## AIM OF THE TASK
The required output is a word-for-word copy of the lines from the line bearing "before = set(bpy.data.objects)" through the line bearing "scene.camera = camera", inclusive, and no other lines.

## SUPPLIED INFORMATION
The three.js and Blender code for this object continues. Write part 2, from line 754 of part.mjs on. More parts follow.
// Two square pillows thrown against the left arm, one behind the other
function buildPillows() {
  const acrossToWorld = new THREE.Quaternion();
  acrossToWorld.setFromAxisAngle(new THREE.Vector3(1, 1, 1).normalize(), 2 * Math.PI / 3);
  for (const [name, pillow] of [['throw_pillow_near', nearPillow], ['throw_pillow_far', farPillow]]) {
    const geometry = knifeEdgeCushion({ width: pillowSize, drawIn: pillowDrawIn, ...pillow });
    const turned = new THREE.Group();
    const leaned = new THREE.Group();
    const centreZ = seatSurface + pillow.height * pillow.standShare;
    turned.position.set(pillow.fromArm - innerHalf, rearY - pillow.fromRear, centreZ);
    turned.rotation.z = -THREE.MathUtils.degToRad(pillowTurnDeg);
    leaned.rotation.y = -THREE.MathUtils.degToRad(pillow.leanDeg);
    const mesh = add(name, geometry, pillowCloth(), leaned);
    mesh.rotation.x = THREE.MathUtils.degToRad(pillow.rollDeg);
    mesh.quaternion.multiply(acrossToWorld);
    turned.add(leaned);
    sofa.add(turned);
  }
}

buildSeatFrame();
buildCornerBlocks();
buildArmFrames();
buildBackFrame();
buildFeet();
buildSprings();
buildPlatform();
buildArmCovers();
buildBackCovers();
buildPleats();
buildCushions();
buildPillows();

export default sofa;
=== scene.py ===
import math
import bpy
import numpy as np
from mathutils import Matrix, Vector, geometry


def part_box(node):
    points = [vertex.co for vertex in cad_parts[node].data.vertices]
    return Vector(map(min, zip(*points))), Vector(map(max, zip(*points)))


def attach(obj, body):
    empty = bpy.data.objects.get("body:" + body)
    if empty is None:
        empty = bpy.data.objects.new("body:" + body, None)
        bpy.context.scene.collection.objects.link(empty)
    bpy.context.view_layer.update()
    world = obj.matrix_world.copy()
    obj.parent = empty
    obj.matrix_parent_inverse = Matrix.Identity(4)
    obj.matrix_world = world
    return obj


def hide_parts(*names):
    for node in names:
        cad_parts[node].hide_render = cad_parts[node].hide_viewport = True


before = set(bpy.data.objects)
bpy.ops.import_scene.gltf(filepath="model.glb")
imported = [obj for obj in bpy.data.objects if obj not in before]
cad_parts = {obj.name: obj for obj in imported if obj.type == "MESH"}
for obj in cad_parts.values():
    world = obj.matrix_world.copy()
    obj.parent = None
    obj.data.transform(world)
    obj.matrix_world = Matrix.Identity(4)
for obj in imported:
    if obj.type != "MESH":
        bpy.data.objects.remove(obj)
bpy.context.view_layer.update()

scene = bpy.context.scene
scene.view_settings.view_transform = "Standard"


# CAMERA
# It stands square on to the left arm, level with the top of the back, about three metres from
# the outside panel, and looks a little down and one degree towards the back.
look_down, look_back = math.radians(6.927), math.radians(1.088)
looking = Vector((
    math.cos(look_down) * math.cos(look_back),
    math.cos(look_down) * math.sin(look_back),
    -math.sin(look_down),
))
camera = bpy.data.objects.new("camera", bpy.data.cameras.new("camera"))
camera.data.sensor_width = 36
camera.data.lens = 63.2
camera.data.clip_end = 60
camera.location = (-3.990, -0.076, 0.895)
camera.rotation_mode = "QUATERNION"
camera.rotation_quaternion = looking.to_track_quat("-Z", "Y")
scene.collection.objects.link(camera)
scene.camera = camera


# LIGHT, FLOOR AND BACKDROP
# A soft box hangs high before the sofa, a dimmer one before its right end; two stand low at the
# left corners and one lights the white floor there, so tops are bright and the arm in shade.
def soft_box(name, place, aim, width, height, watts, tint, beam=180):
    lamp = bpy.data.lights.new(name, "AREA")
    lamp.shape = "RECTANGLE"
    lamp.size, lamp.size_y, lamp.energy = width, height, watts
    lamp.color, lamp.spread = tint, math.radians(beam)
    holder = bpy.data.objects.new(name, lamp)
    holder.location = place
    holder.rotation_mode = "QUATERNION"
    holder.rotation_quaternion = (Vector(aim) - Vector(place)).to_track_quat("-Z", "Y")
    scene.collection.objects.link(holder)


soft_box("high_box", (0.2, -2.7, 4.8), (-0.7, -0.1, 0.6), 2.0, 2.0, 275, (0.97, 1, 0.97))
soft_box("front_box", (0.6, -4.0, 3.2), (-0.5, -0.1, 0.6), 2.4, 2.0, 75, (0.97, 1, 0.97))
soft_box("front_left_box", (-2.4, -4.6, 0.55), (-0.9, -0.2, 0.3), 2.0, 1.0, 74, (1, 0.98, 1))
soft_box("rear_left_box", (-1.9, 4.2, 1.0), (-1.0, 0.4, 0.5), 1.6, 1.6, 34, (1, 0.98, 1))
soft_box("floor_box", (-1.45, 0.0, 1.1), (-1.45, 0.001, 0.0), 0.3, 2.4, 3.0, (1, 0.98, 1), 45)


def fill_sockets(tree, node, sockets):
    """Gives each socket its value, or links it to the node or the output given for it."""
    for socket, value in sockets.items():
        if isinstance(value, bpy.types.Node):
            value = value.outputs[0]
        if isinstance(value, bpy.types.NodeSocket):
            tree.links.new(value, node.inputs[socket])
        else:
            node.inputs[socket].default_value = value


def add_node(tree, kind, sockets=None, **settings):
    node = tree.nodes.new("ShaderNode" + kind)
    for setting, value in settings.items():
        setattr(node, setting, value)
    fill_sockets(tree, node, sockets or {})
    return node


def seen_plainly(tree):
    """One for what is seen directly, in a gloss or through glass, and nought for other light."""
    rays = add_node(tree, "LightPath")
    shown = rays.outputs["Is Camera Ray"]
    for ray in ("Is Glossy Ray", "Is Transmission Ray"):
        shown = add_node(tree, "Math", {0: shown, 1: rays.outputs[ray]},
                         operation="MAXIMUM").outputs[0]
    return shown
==
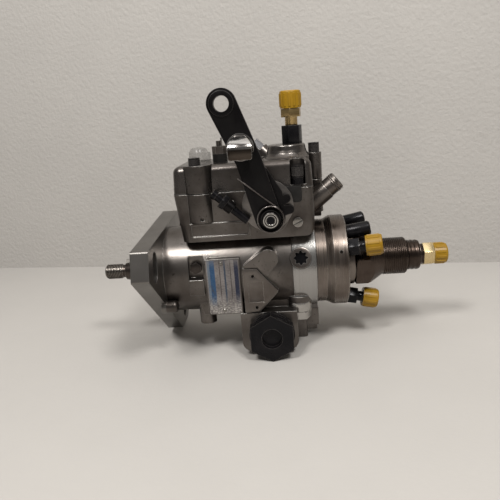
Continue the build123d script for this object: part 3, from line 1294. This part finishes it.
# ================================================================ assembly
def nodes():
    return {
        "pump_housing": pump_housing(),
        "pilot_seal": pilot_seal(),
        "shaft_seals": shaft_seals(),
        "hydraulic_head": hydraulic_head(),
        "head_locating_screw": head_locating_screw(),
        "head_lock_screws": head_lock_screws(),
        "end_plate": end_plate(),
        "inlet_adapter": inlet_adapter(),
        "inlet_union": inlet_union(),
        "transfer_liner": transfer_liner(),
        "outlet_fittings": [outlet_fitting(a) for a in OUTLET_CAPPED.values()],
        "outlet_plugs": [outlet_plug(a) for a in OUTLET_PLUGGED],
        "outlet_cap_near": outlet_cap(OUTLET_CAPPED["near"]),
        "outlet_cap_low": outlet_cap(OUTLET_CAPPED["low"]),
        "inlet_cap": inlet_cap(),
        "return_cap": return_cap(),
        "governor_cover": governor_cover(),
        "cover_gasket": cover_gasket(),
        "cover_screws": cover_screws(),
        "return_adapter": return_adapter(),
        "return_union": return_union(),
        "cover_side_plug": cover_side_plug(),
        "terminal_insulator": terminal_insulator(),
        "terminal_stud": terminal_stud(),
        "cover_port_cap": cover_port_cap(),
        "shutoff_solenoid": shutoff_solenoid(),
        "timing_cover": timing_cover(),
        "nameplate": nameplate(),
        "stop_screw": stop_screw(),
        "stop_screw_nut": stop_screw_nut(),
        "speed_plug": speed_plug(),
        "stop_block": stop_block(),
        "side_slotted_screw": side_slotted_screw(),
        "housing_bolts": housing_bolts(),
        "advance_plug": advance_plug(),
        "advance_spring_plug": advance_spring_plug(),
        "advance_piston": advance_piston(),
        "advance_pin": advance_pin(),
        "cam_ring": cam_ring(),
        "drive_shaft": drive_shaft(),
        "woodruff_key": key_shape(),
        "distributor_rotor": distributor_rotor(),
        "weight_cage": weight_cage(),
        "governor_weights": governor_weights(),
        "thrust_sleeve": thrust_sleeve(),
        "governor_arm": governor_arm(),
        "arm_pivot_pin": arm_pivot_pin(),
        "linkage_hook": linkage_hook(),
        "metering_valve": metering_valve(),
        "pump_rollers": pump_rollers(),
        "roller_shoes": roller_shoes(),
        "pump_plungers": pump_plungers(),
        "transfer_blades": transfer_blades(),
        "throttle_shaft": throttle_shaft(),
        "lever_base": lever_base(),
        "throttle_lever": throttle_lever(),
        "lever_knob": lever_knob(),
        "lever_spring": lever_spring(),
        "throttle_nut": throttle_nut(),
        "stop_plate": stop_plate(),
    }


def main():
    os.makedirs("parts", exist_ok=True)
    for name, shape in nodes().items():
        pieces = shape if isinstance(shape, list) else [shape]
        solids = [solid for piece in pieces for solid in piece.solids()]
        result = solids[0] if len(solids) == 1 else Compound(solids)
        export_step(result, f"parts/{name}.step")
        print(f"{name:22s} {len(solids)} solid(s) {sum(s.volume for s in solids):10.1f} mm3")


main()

## COMPLETED EXERCISE
before = set(bpy.data.objects)
bpy.ops.import_scene.gltf(filepath="model.glb")
imported = [obj for obj in bpy.data.objects if obj not in before]
cad_parts = {obj.name: obj for obj in imported if obj.type == "MESH"}
for obj in cad_parts.values():
    world = obj.matrix_world.copy()
    obj.parent = None
    obj.data.transform(world)
    obj.matrix_world = Matrix.Identity(4)
for obj in imported:
    if obj.type != "MESH":
        bpy.data.objects.remove(obj)
bpy.context.view_layer.update()

scene = bpy.context.scene
scene.view_settings.view_transform = "Standard"


# CAMERA
# It stands square on to the left arm, level with the top of the back, about three metres from
# the outside panel, and looks a little down and one degree towards the back.
look_down, look_back = math.radians(6.927), math.radians(1.088)
looking = Vector((
    math.cos(look_down) * math.cos(look_back),
    math.cos(look_down) * math.sin(look_back),
    -math.sin(look_down),
))
camera = bpy.data.objects.new("camera", bpy.data.cameras.new("camera"))
camera.data.sensor_width = 36
camera.data.lens = 63.2
camera.data.clip_end = 60
camera.location = (-3.990, -0.076, 0.895)
camera.rotation_mode = "QUATERNION"
camera.rotation_quaternion = looking.to_track_quat("-Z", "Y")
scene.collection.objects.link(camera)
scene.camera = camera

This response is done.